If you’re going to have online conversations, you have to have a tool to track those conversations: hashtags.

Our first hashtag corresponded with our first-year campaign called #insideout. It was around the time of the ice bucket challenge that was sweeping the internet and raised the most money ever for the motor neurone disease ALS.

We wondered what could be fashion’s version of this. We asked people to turn their clothes inside out so their label was showing, to tag a brand, ask them for more information and then challenge a friend.

Labels give you so little information about the supply chain. So, that was our way of getting people to question what they knew about their clothes from the label.

Then came #whomademyclothes? By asking a question through a hashtag you involve people in trying to answer it.

The action for that year was to connect with your favourite brands and ask ‘who made my clothes?’ to try to get them to be more transparent about where their clothes are made.

We have continued that campaign since 2014 and every year it grows. There are hundreds of thousands of people contacting brands asking them that question.

Each year, we publish the Fashion Transparency Index, ranking the world’s biggest brands and retailers. People can look at the data and know which brands are further ahead on particular issues.

They can then ask more sophisticated questions, like ‘what are you doing on living wages?’ or ‘what are you doing on freedom of association?’ That means brands have to look to to their supply chain to get those answers.

It’s a great way to start connecting dots that weren’t connected before and build conversations on issues that weren’t being had before, at least not with the mainstream public.

Who holds the narrative power in fashion?

Brands hold the power because they have the money and marketing expertise. And good marketing entails creating narratives about what is cool, desirable, sexy.

We have been trying to use brands’ own techniques to disrupt and change the narrative.

We have to tell a new story about what our clothes mean. We’re trying to make it more than just brand value or aesthetics. We want it to be about the stories of the people involved in the processes that led to the garment being constructed and you being able to buy it and wear it.

We didn’t call this narrative change in the beginning. But we wanted to know how to change the culture around fashion – the story, the values, brand and consumer behaviour. Only more recently we have come to understand that it’s about narrative change.

Lessons on mobilising people

A way in to talk about bigger issues

Fashion and clothing can be a useful tool to get people thinking about much bigger issues, like capitalism, political economy, or politics. Because it can be fun and a bit frivolous or glamorous, it’s not scary for people to engage in systemic, political and economic conversations.

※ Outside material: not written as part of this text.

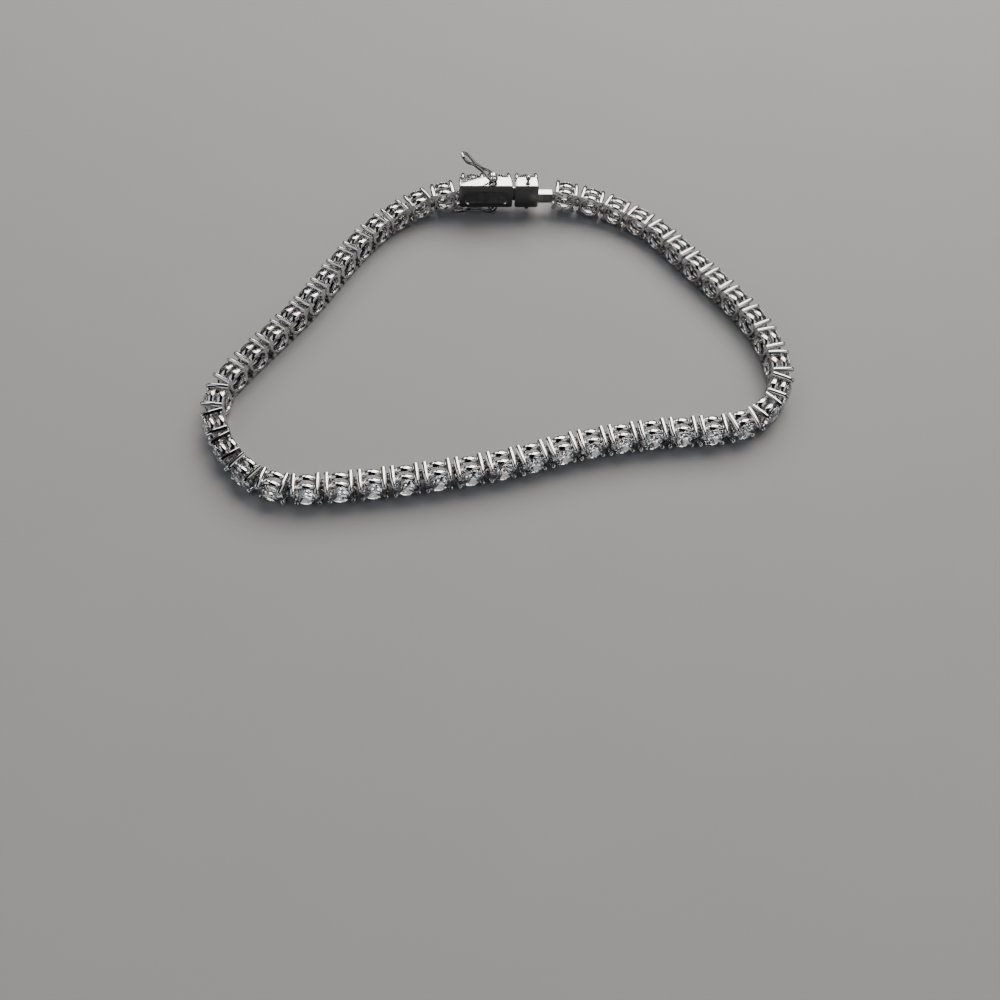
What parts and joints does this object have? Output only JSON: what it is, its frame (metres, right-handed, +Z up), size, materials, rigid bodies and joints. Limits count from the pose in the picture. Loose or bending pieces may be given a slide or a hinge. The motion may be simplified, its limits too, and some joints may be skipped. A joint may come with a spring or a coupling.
{
  "type": "tennis bracelet",
  "caption": "Flexible line of round stones in four-prong baskets, closed by a box clasp with two figure-of-eight safety latches, standing on its long edge.",
  "frame": {"origin": "centre of the bracelet's bounding box, on the surface that it stands on", "axes": "+Z up from the surface the bracelet stands on edge on, +X along the long straight front run to the right, +Y from the front run towards the clasp"},
  "size_m": [0.0758, 0.0558, 0.0102],
  "materials": {
    "silver": "bright polished white metal with fine wear scratches",
    "stone": "clear faceted stone, highly polished"
  },
  "bodies": {
    "bracelet": {"link_run_1": "silver", "link_run_2": "silver", "link_run_3": "silver", "link_run_4": "silver", "link_run_5": "silver", "link_run_6": "silver", "link_run_7": "silver", "stone_01": "stone", "stone_02": "stone", "stone_03": "stone", "stone_04": "stone", "stone_05": "stone", "stone_06": "stone", "stone_07": "stone", "stone_08": "stone", "stone_09": "stone", "stone_10": "stone", "stone_11": "stone", "stone_12": "stone", "stone_13": "stone", "stone_14": "stone", "stone_15": "stone", "stone_16": "stone", "stone_17": "stone", "stone_18": "stone", "stone_19": "stone", "stone_20": "stone", "stone_21": "stone", "stone_22": "stone", "stone_23": "stone", "stone_24": "stone", "stone_25": "stone", "stone_26": "stone", "stone_27": "stone", "stone_28": "stone", "stone_29": "stone", "stone_30": "stone", "stone_31": "stone", "stone_32": "stone", "stone_33": "stone", "stone_34": "stone", "stone_35": "stone", "stone_36": "stone", "stone_37": "stone", "stone_38": "stone", "stone_39": "stone", "stone_40": "stone", "stone_41": "stone", "stone_42": "stone", "stone_43": "stone", "stone_44": "stone", "stone_45": "stone", "stone_46": "stone", "clasp_box": "silver", "clasp_tongue": "silver", "clasp_stone_1": "stone", "clasp_stone_2": "stone", "clasp_stone_3": "stone"},
    "upper_latch": {"upper_latch": "silver"},
    "lower_latch": {"lower_latch": "silver"}
  },
  "joints": [
    {"name": "upper_latch_hinge", "type": "hinge", "parent": "bracelet", "child": "upper_latch", "pos_m": [-0.0034, 0.02473, 0.00585], "axis": [-0.0783, 0.9969, 0], "range_deg": [-35, 138]},
    {"name": "lower_latch_hinge", "type": "hinge", "parent": "bracelet", "child": "lower_latch", "pos_m": [-0.0034, 0.02473, 0.00075], "axis": [0.0783, -0.9969, 0], "range_deg": [0, 176]}
  ]
}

Fashion is such a driver of other cultural trends too. If we can make change in fashion, we can make change in so many other arenas. It’s been really interesting to see how fashion can influence that bigger conversation about the way our economy is designed.

Knowing your audience

Knowing the people you want to activate or connect with is hugely important: who they are, what they care about, where they hang out, where they connect, what visuals they like, what language they respond to.

Humour

A lot of the content we make goes viral because it’s funny. Memes really drive conversations. Not being too preachy, rather using satire and humour to get people to think differently in their own way.

Asking questions and being provocative

People are like, ‘hmmm, I haven’t really thought about it before.’ Most people don’t like to be told what to do or what to believe. But when you design messages, content, visuals in a way that prods and pokes them into questioning something, that is super powerful because then they come to it on their own.

Using the power of brands.

If you are trying to build a community or a movement then you need a brand that people can get behind. You want them to wear it like a badge or an identity, so they can find each other and feel like they are under the same umbrella. A brand that speaks to what you’re about and what you are trying to achieve.